-- Exercise goal --
Write out the whole listing again, exactly as given.

-- Data lines --
....

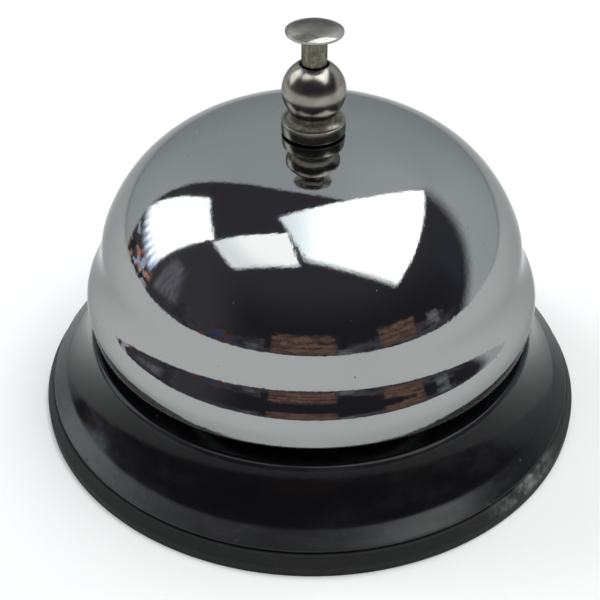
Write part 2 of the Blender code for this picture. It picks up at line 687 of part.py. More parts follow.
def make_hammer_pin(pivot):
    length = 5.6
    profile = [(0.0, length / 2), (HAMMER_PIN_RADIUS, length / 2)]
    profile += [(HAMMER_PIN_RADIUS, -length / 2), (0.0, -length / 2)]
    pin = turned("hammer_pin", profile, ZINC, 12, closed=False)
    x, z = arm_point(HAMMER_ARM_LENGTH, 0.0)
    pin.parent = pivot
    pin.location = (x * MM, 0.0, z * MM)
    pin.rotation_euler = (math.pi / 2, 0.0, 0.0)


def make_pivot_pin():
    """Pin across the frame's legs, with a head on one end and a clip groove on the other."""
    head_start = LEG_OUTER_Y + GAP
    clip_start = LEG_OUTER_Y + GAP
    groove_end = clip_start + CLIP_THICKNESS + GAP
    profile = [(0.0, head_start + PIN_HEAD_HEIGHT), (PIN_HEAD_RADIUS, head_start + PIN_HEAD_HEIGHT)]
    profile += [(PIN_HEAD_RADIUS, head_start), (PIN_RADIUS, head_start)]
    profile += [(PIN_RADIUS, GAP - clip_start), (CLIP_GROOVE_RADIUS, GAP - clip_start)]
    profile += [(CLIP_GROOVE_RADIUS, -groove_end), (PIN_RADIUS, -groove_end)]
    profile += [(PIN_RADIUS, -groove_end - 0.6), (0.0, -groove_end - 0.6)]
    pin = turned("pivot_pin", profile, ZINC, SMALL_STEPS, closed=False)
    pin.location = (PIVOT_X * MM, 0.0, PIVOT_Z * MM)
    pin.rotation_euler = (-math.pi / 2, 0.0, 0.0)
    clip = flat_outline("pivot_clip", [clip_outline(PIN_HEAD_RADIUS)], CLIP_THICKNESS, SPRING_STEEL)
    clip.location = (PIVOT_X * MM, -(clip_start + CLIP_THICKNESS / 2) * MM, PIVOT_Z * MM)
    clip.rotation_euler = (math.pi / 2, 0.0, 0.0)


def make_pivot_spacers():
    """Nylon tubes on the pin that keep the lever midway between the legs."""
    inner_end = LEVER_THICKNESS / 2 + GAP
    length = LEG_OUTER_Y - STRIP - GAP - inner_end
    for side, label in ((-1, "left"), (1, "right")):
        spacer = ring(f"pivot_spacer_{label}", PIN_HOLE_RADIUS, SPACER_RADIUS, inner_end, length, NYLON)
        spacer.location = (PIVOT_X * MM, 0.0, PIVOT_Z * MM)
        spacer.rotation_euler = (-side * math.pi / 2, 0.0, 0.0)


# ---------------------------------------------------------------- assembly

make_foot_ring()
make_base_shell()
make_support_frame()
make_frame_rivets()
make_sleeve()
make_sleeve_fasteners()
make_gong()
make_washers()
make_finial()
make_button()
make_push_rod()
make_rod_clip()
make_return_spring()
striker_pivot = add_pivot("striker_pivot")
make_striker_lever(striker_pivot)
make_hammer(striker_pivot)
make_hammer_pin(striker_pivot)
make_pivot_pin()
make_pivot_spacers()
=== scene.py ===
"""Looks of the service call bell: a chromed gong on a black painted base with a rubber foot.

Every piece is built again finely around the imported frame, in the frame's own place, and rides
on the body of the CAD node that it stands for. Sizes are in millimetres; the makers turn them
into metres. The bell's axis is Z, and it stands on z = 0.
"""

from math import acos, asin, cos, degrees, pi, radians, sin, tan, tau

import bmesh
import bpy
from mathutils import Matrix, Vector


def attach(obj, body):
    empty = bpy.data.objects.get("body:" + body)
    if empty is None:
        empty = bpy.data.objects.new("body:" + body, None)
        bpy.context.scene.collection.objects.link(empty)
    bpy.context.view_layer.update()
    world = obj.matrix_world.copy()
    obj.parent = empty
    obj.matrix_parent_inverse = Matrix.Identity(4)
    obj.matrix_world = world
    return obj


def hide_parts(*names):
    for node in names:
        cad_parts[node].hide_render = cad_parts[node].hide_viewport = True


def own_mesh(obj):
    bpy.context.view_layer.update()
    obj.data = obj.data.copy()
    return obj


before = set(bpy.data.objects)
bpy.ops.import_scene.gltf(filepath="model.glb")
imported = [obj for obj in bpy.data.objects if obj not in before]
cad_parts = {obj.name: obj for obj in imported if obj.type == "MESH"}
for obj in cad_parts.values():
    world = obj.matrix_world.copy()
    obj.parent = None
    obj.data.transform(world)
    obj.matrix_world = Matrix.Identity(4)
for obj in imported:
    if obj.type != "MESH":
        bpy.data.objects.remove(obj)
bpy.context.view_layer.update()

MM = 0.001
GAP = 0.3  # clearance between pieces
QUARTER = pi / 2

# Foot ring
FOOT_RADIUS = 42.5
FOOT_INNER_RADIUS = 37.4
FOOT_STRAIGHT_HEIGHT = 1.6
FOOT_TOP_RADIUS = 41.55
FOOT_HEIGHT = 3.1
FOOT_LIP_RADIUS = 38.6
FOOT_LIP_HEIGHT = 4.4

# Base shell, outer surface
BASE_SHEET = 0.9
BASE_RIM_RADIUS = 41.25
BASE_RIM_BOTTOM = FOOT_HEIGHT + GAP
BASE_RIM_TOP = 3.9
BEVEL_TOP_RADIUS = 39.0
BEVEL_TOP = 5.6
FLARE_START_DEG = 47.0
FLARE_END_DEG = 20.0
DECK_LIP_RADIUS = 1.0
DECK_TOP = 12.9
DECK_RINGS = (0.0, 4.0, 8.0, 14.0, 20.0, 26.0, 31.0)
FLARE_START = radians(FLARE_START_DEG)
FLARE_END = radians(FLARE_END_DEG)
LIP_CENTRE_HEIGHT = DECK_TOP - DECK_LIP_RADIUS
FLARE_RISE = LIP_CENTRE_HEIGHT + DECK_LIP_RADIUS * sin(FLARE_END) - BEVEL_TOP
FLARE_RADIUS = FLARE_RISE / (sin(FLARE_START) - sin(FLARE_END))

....

-- Response for this exercise --
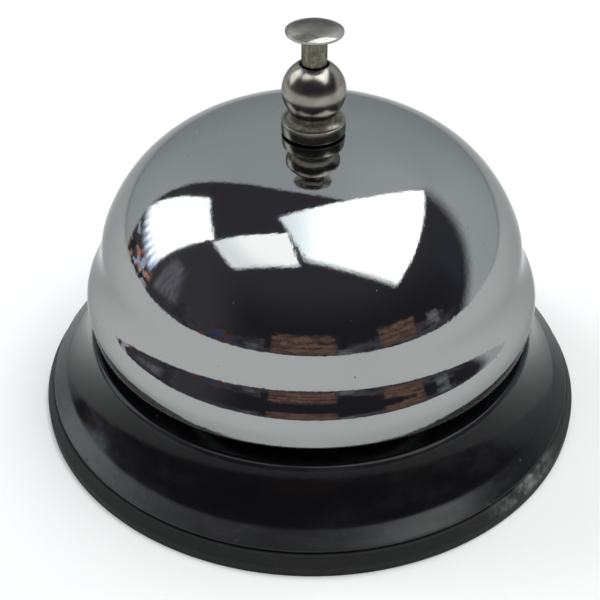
Write part 2 of the Blender code for this picture. It picks up at line 687 of part.py. More parts follow.
def make_hammer_pin(pivot):
    length = 5.6
    profile = [(0.0, length / 2), (HAMMER_PIN_RADIUS, length / 2)]
    profile += [(HAMMER_PIN_RADIUS, -length / 2), (0.0, -length / 2)]
    pin = turned("hammer_pin", profile, ZINC, 12, closed=False)
    x, z = arm_point(HAMMER_ARM_LENGTH, 0.0)
    pin.parent = pivot
    pin.location = (x * MM, 0.0, z * MM)
    pin.rotation_euler = (math.pi / 2, 0.0, 0.0)


def make_pivot_pin():
    """Pin across the frame's legs, with a head on one end and a clip groove on the other."""
    head_start = LEG_OUTER_Y + GAP
    clip_start = LEG_OUTER_Y + GAP
    groove_end = clip_start + CLIP_THICKNESS + GAP
    profile = [(0.0, head_start + PIN_HEAD_HEIGHT), (PIN_HEAD_RADIUS, head_start + PIN_HEAD_HEIGHT)]
    profile += [(PIN_HEAD_RADIUS, head_start), (PIN_RADIUS, head_start)]
    profile += [(PIN_RADIUS, GAP - clip_start), (CLIP_GROOVE_RADIUS, GAP - clip_start)]
    profile += [(CLIP_GROOVE_RADIUS, -groove_end), (PIN_RADIUS, -groove_end)]
    profile += [(PIN_RADIUS, -groove_end - 0.6), (0.0, -groove_end - 0.6)]
    pin = turned("pivot_pin", profile, ZINC, SMALL_STEPS, closed=False)
    pin.location = (PIVOT_X * MM, 0.0, PIVOT_Z * MM)
    pin.rotation_euler = (-math.pi / 2, 0.0, 0.0)
    clip = flat_outline("pivot_clip", [clip_outline(PIN_HEAD_RADIUS)], CLIP_THICKNESS, SPRING_STEEL)
    clip.location = (PIVOT_X * MM, -(clip_start + CLIP_THICKNESS / 2) * MM, PIVOT_Z * MM)
    clip.rotation_euler = (math.pi / 2, 0.0, 0.0)


def make_pivot_spacers():
    """Nylon tubes on the pin that keep the lever midway between the legs."""
    inner_end = LEVER_THICKNESS / 2 + GAP
    length = LEG_OUTER_Y - STRIP - GAP - inner_end
    for side, label in ((-1, "left"), (1, "right")):
        spacer = ring(f"pivot_spacer_{label}", PIN_HOLE_RADIUS, SPACER_RADIUS, inner_end, length, NYLON)
        spacer.location = (PIVOT_X * MM, 0.0, PIVOT_Z * MM)
        spacer.rotation_euler = (-side * math.pi / 2, 0.0, 0.0)


# ---------------------------------------------------------------- assembly

make_foot_ring()
make_base_shell()
make_support_frame()
make_frame_rivets()
make_sleeve()
make_sleeve_fasteners()
make_gong()
make_washers()
make_finial()
make_button()
make_push_rod()
make_rod_clip()
make_return_spring()
striker_pivot = add_pivot("striker_pivot")
make_striker_lever(striker_pivot)
make_hammer(striker_pivot)
make_hammer_pin(striker_pivot)
make_pivot_pin()
make_pivot_spacers()
=== scene.py ===
"""Looks of the service call bell: a chromed gong on a black painted base with a rubber foot.

Every piece is built again finely around the imported frame, in the frame's own place, and rides
on the body of the CAD node that it stands for. Sizes are in millimetres; the makers turn them
into metres. The bell's axis is Z, and it stands on z = 0.
"""

from math import acos, asin, cos, degrees, pi, radians, sin, tan, tau

import bmesh
import bpy
from mathutils import Matrix, Vector


def attach(obj, body):
    empty = bpy.data.objects.get("body:" + body)
    if empty is None:
        empty = bpy.data.objects.new("body:" + body, None)
        bpy.context.scene.collection.objects.link(empty)
    bpy.context.view_layer.update()
    world = obj.matrix_world.copy()
    obj.parent = empty
    obj.matrix_parent_inverse = Matrix.Identity(4)
    obj.matrix_world = world
    return obj


def hide_parts(*names):
    for node in names:
        cad_parts[node].hide_render = cad_parts[node].hide_viewport = True


def own_mesh(obj):
    bpy.context.view_layer.update()
    obj.data = obj.data.copy()
    return obj


before = set(bpy.data.objects)
bpy.ops.import_scene.gltf(filepath="model.glb")
imported = [obj for obj in bpy.data.objects if obj not in before]
cad_parts = {obj.name: obj for obj in imported if obj.type == "MESH"}
for obj in cad_parts.values():
    world = obj.matrix_world.copy()
    obj.parent = None
    obj.data.transform(world)
    obj.matrix_world = Matrix.Identity(4)
for obj in imported:
    if obj.type != "MESH":
        bpy.data.objects.remove(obj)
bpy.context.view_layer.update()

MM = 0.001
GAP = 0.3  # clearance between pieces
QUARTER = pi / 2

# Foot ring
FOOT_RADIUS = 42.5
FOOT_INNER_RADIUS = 37.4
FOOT_STRAIGHT_HEIGHT = 1.6
FOOT_TOP_RADIUS = 41.55
FOOT_HEIGHT = 3.1
FOOT_LIP_RADIUS = 38.6
FOOT_LIP_HEIGHT = 4.4

# Base shell, outer surface
BASE_SHEET = 0.9
BASE_RIM_RADIUS = 41.25
BASE_RIM_BOTTOM = FOOT_HEIGHT + GAP
BASE_RIM_TOP = 3.9
BEVEL_TOP_RADIUS = 39.0
BEVEL_TOP = 5.6
FLARE_START_DEG = 47.0
FLARE_END_DEG = 20.0
DECK_LIP_RADIUS = 1.0
DECK_TOP = 12.9
DECK_RINGS = (0.0, 4.0, 8.0, 14.0, 20.0, 26.0, 31.0)
FLARE_START = radians(FLARE_START_DEG)
FLARE_END = radians(FLARE_END_DEG)
LIP_CENTRE_HEIGHT = DECK_TOP - DECK_LIP_RADIUS
FLARE_RISE = LIP_CENTRE_HEIGHT + DECK_LIP_RADIUS * sin(FLARE_END) - BEVEL_TOP
FLARE_RADIUS = FLARE_RISE / (sin(FLARE_START) - sin(FLARE_END))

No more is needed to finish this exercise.